Effects of Resistance Training on the Rate of Muscle Protein Synthesis in Frail Elderly People
Jill N. Schulte and Kevin E. Yarasheski
Advancing age is associated with a reduction in skeletal muscle protein, muscle strength, muscle quality, and chemical modifications that may impair protein function. Sarcopenia has been coupled with physical disability, frailty, and a loss of independent function (5, 19).
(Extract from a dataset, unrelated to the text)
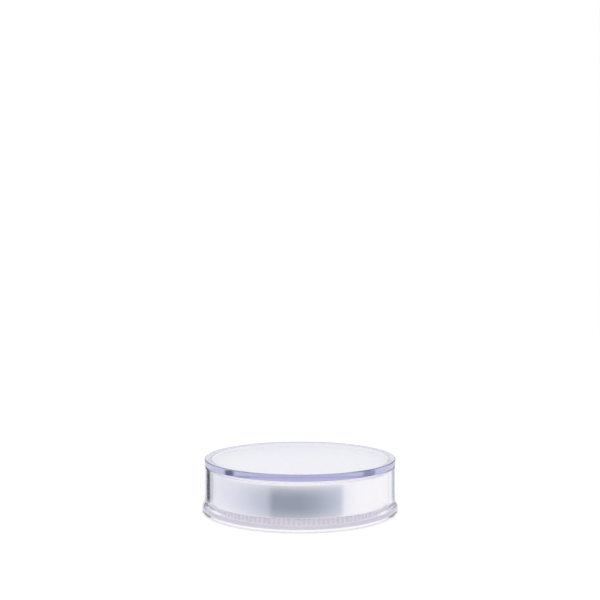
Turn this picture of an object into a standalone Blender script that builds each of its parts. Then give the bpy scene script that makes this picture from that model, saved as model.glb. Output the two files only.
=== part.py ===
"""Screw cap of a cream jar: a clear tinted shell over a silver sleeve and a threaded inner cap.

The cap stands on its open rim at z = 0, with its axis on Z.
Lengths below are in millimetres, and the meshes are made in metres.
Inside sizes drive the outside: the jar's neck sets the thread's bore, and each wall, gap
and clearance outside it is added in turn.
"""

import math

import bmesh
import bpy
from mathutils import Matrix, Vector

MM = 0.001

# Sizes of the threaded inner cap
NECK_BORE_RADIUS = 29.3      # wall that the thread stands on
INNER_WALL = 1.4
INNER_TOP = 1.3
INNER_CHAMFER = 0.4
MOUTH_LIFT = 0.6             # the inner cap's rim above the shell's rim
LIP_HEIGHT = 0.9             # plain lip below the knurled part of the collar
COLLAR_HEIGHT = 3.3
KNURL_RIBS = 125
KNURL_DEPTH = 0.35
KNURL_RIB_WIDTH = 1.2
KNURL_HEIGHT = 1.9
KNURL_TOP_MARGIN = 0.1       # plain edge left above the ribs
KNURL_END_SLOPE = 0.2

# Sizes of the thread
THREAD_DEPTH = 1.0
THREAD_BASE = 1.5
THREAD_CREST = 0.6
THREAD_PITCH = 3.0
THREAD_TURNS = 1.5
THREAD_START = 2.8           # middle of the ridge above the inner cap's rim
THREAD_RUN_OUT = 0.06        # part of a turn over which each end rises
THREAD_ROOT_BITE = 0.3       # how far the ridge's foot is sunk in the wall
THREAD_STEP_SHIFT = 0.5      # steps round, so the ridge's corners stand clear of the bore's corners

# Sizes of the liner
SEAL_HEIGHT = 12.1           # sealing face above the shell's rim
LINER_THICKNESS = 1.0

# Sizes of the silver sleeve
SLEEVE_WALL = 0.6
SLEEVE_TOP = 0.6
SLEEVE_EDGE_ROUND = 0.9

# Sizes of the clear shell
TOP_AIR_GAP = 0.5
SHELL_WALL = 2.1
SHELL_TOP = 2.5
SHELL_EDGE_ROUND = 0.3
SHELL_CORNER_ROUND = 0.5     # inner corner under the top plate
FOOT_PROUD = 0.75
FOOT_HEIGHT = 2.2            # upright part of the foot
FOOT_FLARE = 1.1             # height over which the body widens to the foot
FOOT_LOWER_ROUND = 0.25
RIM_CHAMFER = 0.15           # lead-in at the mouth of the shell

# Clearance between pieces that touch, and the fineness of round shapes
SEAT_CLEARANCE = 0.3
ROUND_STEPS = 96
ARC_STEPS = 4
SHARP_ANGLE = math.radians(30)
MERGE_DISTANCE = 0.001

# Heights, from the sealing face up to the top and down to the rim
LINER_TOP = SEAL_HEIGHT + LINER_THICKNESS
INNER_CEILING = LINER_TOP + SEAT_CLEARANCE
INNER_ROOF = INNER_CEILING + INNER_TOP
SLEEVE_CEILING = INNER_ROOF + SEAT_CLEARANCE
SLEEVE_ROOF = SLEEVE_CEILING + SLEEVE_TOP
SHELL_CEILING = SLEEVE_ROOF + TOP_AIR_GAP
SHELL_ROOF = SHELL_CEILING + SHELL_TOP
LIP_ROOF = MOUTH_LIFT + LIP_HEIGHT
COLLAR_ROOF = MOUTH_LIFT + COLLAR_HEIGHT
SLEEVE_FOOT = COLLAR_ROOF + SEAT_CLEARANCE

# Radii, from the neck outwards
INNER_RADIUS = NECK_BORE_RADIUS + INNER_WALL
LINER_RADIUS = NECK_BORE_RADIUS - SEAT_CLEARANCE
SLEEVE_BORE = INNER_RADIUS + SEAT_CLEARANCE
SLEEVE_RADIUS = SLEEVE_BORE + SLEEVE_WALL
SHELL_BORE = SLEEVE_RADIUS + SEAT_CLEARANCE
SHELL_RADIUS = SHELL_BORE + SHELL_WALL
FOOT_RADIUS = SHELL_RADIUS + FOOT_PROUD
LIP_RADIUS = SHELL_BORE - SEAT_CLEARANCE
COLLAR_RADIUS = LIP_RADIUS - KNURL_DEPTH
SLEEVE_BORE_ROUND = SLEEVE_EDGE_ROUND - SLEEVE_WALL


def clear_scene():
    """Remove every object that is in the scene."""
    for old in list(bpy.data.objects):
        bpy.data.objects.remove(old, do_unlink=True)


def plastic(name, color, roughness, transmission=0.0, metallic=0.0):
    """Make a Principled material for one piece."""
    material = bpy.data.materials.new(name)
    material.use_nodes = True
    shader = material.node_tree.nodes["Principled BSDF"]
    shader.inputs["Base Color"].default_value = (*color, 1.0)
    shader.inputs["Roughness"].default_value = roughness
    shader.inputs["Metallic"].default_value = metallic
    shader.inputs["Transmission Weight"].default_value = transmission
    shader.inputs["IOR"].default_value = 1.49
    material.diffuse_color = (*color, 1.0)
    return material


def rounded(corner, radius, start_angle, end_angle):
    """Points of an arc in a profile: corner is the arc's centre, angles are in degrees from +X."""
    points = []
    for step in range(ARC_STEPS + 1):
        angle = math.radians(start_angle + (end_angle - start_angle) * step / ARC_STEPS)
        points.append((corner[0] + radius * math.cos(angle), corner[1] + radius * math.sin(angle)))
    return points


def finish_mesh(name, work, material):
    """Turn a bmesh into a named object with smooth round faces and crisp edges."""
    bmesh.ops.recalc_face_normals(work, faces=work.faces)
    mesh = bpy.data.meshes.new(name)
    work.to_mesh(mesh)
    work.free()
    mesh.materials.append(material)
    mesh.shade_smooth()
    mesh.set_sharp_from_angle(angle=SHARP_ANGLE)
    piece = bpy.data.objects.new(name, mesh)
    bpy.context.scene.collection.objects.link(piece)
    return piece


def turned(name, profile, material):
    """Spin a profile of (radius, height) points about Z; both its ends meet the axis or each other."""
    work = bmesh.new()
    corners = [work.verts.new((radius * MM, 0.0, height * MM)) for radius, height in profile]
    edges = [work.edges.new(pair) for pair in zip(corners, corners[1:])]
    if profile[0][0] > 0.0:
        edges.append(work.edges.new((corners[-1], corners[0])))
    bmesh.ops.spin(work, geom=corners + edges, cent=(0, 0, 0), axis=(0, 0, 1), angle=math.tau,
                   steps=ROUND_STEPS, use_merge=True)
    bmesh.ops.remove_doubles(work, verts=work.verts, dist=MERGE_DISTANCE * MM)
    return finish_mesh(name, work, material)


def join_to(piece, addition):
    """Unite an added shape with its piece, and keep the shape as a hidden cutter."""
    addition.hide_render = True
    addition.display_type = "WIRE"
    union = piece.modifiers.new("join " + addition.name, "BOOLEAN")
    union.operation = "UNION"
    union.solver = "EXACT"
    union.object = addition


def over_shell():
    """Clear outer shell: a deep lid that flares to a proud foot, open at the bottom."""
    profile = [(0.0, SHELL_ROOF)]
    profile += rounded((SHELL_RADIUS - SHELL_EDGE_ROUND, SHELL_ROOF - SHELL_EDGE_ROUND),
                       SHELL_EDGE_ROUND, 90, 0)
    profile.append((SHELL_RADIUS, FOOT_HEIGHT + FOOT_FLARE))
    profile.append((FOOT_RADIUS, FOOT_HEIGHT))
    profile += rounded((FOOT_RADIUS - FOOT_LOWER_ROUND, FOOT_LOWER_ROUND),
                       FOOT_LOWER_ROUND, 0, -90)
    profile.append((SHELL_BORE + RIM_CHAMFER, 0.0))
    profile.append((SHELL_BORE, RIM_CHAMFER))
    profile += rounded((SHELL_BORE - SHELL_CORNER_ROUND, SHELL_CEILING - SHELL_CORNER_ROUND),
                       SHELL_CORNER_ROUND, 0, 90)
    profile.append((0.0, SHELL_CEILING))
    return turned("over_shell", profile, plastic("clear violet plastic", (0.80, 0.80, 0.93), 0.04,
                                                 transmission=0.9))


def silver_sleeve():
    """Silver cup that is pushed over the inner cap and shows through the shell."""
    profile = [(0.0, SLEEVE_ROOF)]
    profile += rounded((SLEEVE_RADIUS - SLEEVE_EDGE_ROUND, SLEEVE_ROOF - SLEEVE_EDGE_ROUND),
                       SLEEVE_EDGE_ROUND, 90, 0)
    profile.append((SLEEVE_RADIUS, SLEEVE_FOOT))
    profile.append((SLEEVE_BORE, SLEEVE_FOOT))
    profile += rounded((SLEEVE_BORE - SLEEVE_BORE_ROUND, SLEEVE_CEILING - SLEEVE_BORE_ROUND),
                       SLEEVE_BORE_ROUND, 0, 90)
    profile.append((0.0, SLEEVE_CEILING))
    return turned("silver_sleeve", profile, plastic("silver plating", (0.80, 0.81, 0.83), 0.15,
                                                    metallic=1.0))


def thread_ridge(material):
    """Helical ridge for the bore: a trapezium swept up the helix, rising from the wall at each end."""
    steps = round(THREAD_TURNS * ROUND_STEPS)
    root = NECK_BORE_RADIUS + THREAD_ROOT_BITE
    work = bmesh.new()
    rings = []
    for step in range(steps + 1):
        turn = THREAD_TURNS * step / steps
        rise = min(1.0, turn / THREAD_RUN_OUT, (THREAD_TURNS - turn) / THREAD_RUN_OUT)
        crest = NECK_BORE_RADIUS + 0.5 * THREAD_ROOT_BITE
        crest -= rise * (THREAD_DEPTH + 0.5 * THREAD_ROOT_BITE)
        middle = MOUTH_LIFT + THREAD_START + THREAD_PITCH * turn
        section = [
            (root, middle - 0.5 * THREAD_BASE),
            (crest, middle - 0.5 * THREAD_CREST),
            (crest, middle + 0.5 * THREAD_CREST),
            (root, middle + 0.5 * THREAD_BASE),
        ]
        turned_to = Matrix.Rotation(math.tau * (turn + THREAD_STEP_SHIFT / ROUND_STEPS), 3, "Z")
        rings.append([work.verts.new(turned_to @ Vector((radius * MM, 0.0, height * MM)))
                      for radius, height in section])
    for lower, upper in zip(rings, rings[1:]):
        for side in range(4):
            following = (side + 1) % 4
            work.faces.new((lower[side], lower[following], upper[following], upper[side]))
    work.faces.new(rings[0])
    work.faces.new(reversed(rings[-1]))
    return finish_mesh("thread_ridge_shape", work, material)


def knurl_ribs(material):
    """Ring of upright ribs with sloping ends, whose crests grip the shell's bore."""
    top = COLLAR_ROOF - KNURL_TOP_MARGIN
    bottom = top - KNURL_HEIGHT
    root = COLLAR_RADIUS - KNURL_DEPTH
    half_root = 0.5 * KNURL_RIB_WIDTH * (LIP_RADIUS - root) / KNURL_DEPTH
    work = bmesh.new()
    for rib in range(KNURL_RIBS):
        turned_to = Matrix.Rotation(math.tau * rib / KNURL_RIBS, 3, "Z")
        corners = [
            (root, -half_root, bottom),
            (root, half_root, bottom),
            (root, half_root, top),
            (root, -half_root, top),
            (LIP_RADIUS, 0.0, bottom + KNURL_END_SLOPE),
            (LIP_RADIUS, 0.0, top - KNURL_END_SLOPE),
        ]
        points = [work.verts.new(turned_to @ (Vector(corner) * MM)) for corner in corners]
        for face in ((0, 1, 2, 3), (0, 4, 1), (3, 2, 5), (0, 3, 5, 4), (1, 4, 5, 2)):
            work.faces.new([points[index] for index in face])
    return finish_mesh("knurl_ribs_shape", work, material)


def threaded_cap():
    """Moulded inner cap: a flat roof, a threaded wall, and a knurled collar with a plain lip below it."""
    material = plastic("white plastic", (0.86, 0.86, 0.90), 0.4)
    profile = [
        (0.0, INNER_ROOF),
        (INNER_RADIUS - INNER_CHAMFER, INNER_ROOF),
        (INNER_RADIUS, INNER_ROOF - INNER_CHAMFER),
        (INNER_RADIUS, COLLAR_ROOF),
        (COLLAR_RADIUS, COLLAR_ROOF),
        (COLLAR_RADIUS, LIP_ROOF),
        (LIP_RADIUS, LIP_ROOF),
        (LIP_RADIUS, MOUTH_LIFT + INNER_CHAMFER),
        (LIP_RADIUS - INNER_CHAMFER, MOUTH_LIFT),
        (NECK_BORE_RADIUS + INNER_CHAMFER, MOUTH_LIFT),
        (NECK_BORE_RADIUS, MOUTH_LIFT + INNER_CHAMFER),
        (NECK_BORE_RADIUS, INNER_CEILING),
        (0.0, INNER_CEILING),
    ]
    piece = turned("threaded_cap", profile, material)
    join_to(piece, thread_ridge(material))
    join_to(piece, knurl_ribs(material))
    return piece


def sealing_liner():
    """Soft disc that seals on the jar's rim."""
    profile = [
        (0.0, LINER_TOP),
        (LINER_RADIUS, LINER_TOP),
        (LINER_RADIUS, SEAL_HEIGHT),
        (0.0, SEAL_HEIGHT),
    ]
    return turned("sealing_liner", profile, plastic("liner foam", (0.90, 0.90, 0.88), 0.8))


def main():
    clear_scene()
    over_shell()
    silver_sleeve()
    threaded_cap()
    sealing_liner()


main()
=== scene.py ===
# %% [markdown]
# A screw cap for a cream jar, of the double-walled kind. A clear shell with a faint violet tint
# stands over a silver sleeve, and both sit on a moulded inner cap that carries the screw thread.
# The solid model gives the outer sizes and the places. This script gives the same four pieces
# fine round shapes, their finishes, and a pale studio that shows the clear plastic well.

# %% Load the solid model
import math

import bmesh
import bpy
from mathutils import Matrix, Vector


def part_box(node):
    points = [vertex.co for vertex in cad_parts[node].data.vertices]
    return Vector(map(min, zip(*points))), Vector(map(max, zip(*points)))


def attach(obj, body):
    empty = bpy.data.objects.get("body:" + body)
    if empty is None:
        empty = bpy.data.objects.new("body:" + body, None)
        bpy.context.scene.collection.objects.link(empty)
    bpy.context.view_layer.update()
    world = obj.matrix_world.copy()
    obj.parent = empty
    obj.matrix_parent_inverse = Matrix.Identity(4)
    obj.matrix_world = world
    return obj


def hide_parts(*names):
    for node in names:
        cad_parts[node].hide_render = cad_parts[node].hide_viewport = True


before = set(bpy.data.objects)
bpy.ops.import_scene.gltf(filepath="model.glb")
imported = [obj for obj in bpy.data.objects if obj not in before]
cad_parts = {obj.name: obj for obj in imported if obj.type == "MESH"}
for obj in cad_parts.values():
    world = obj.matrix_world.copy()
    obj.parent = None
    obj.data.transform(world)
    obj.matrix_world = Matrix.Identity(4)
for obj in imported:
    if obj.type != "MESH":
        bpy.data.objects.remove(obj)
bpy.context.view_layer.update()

print("nodes of the solid model:", sorted(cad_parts))

# %% [markdown]
# The outer radius and the levels of each piece are read from the solid model, so they can't drift
# away from it. What lies inside a piece, such as a wall or a round, has its own name, and the
# sizes that several cells share stand here. Lengths are in millimetres, which suits a small
# turned part, and MM turns them into metres.

# %% Read the sizes
MM = 0.001


def reach(node):
    """Outer radius, lowest level and highest level of a round node, in millimetres."""
    low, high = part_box(node)
    return high.x / MM, low.z / MM, high.z / MM


FOOT_RADIUS, RIM_LEVEL, SHELL_ROOF = reach("over_shell")
SLEEVE_RADIUS, SLEEVE_FOOT, SLEEVE_ROOF = reach("silver_sleeve")
LIP_RADIUS, MOUTH_LEVEL, CAP_ROOF = reach("threaded_cap")
LINER_RADIUS, SEAL_LEVEL, LINER_ROOF = reach("sealing_liner")

SEAT_CLEARANCE = 0.3
KNURL_RIBS = 125
LIP_HEIGHT = 0.9
LIP_ROOF = MOUTH_LEVEL + LIP_HEIGHT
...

Using stable isotope tracer methodologies and mass spectrometric detection, we observed: (a) 76–92-year-old physically frail and 62–74-year-old middle-age adults have lower mixed muscle protein synthetic rates than 20–32-year-old men and women; (b) 2 weeks and 3 months of weightlifting exercise increased the synthetic rate of myosin heavy chain (MHC) and mixed muscle proteins to a similar magnitude in frail, middle-age, and young women and men; (c) Serum myostatin-immunoreactive protein levels were elevated in physically frail women and were inversely correlated with lean mass. This suggests that the protein synthetic machinery adapts rapidly to increased contractile activity and that the adaptive response(s) are maintained even in frail elders.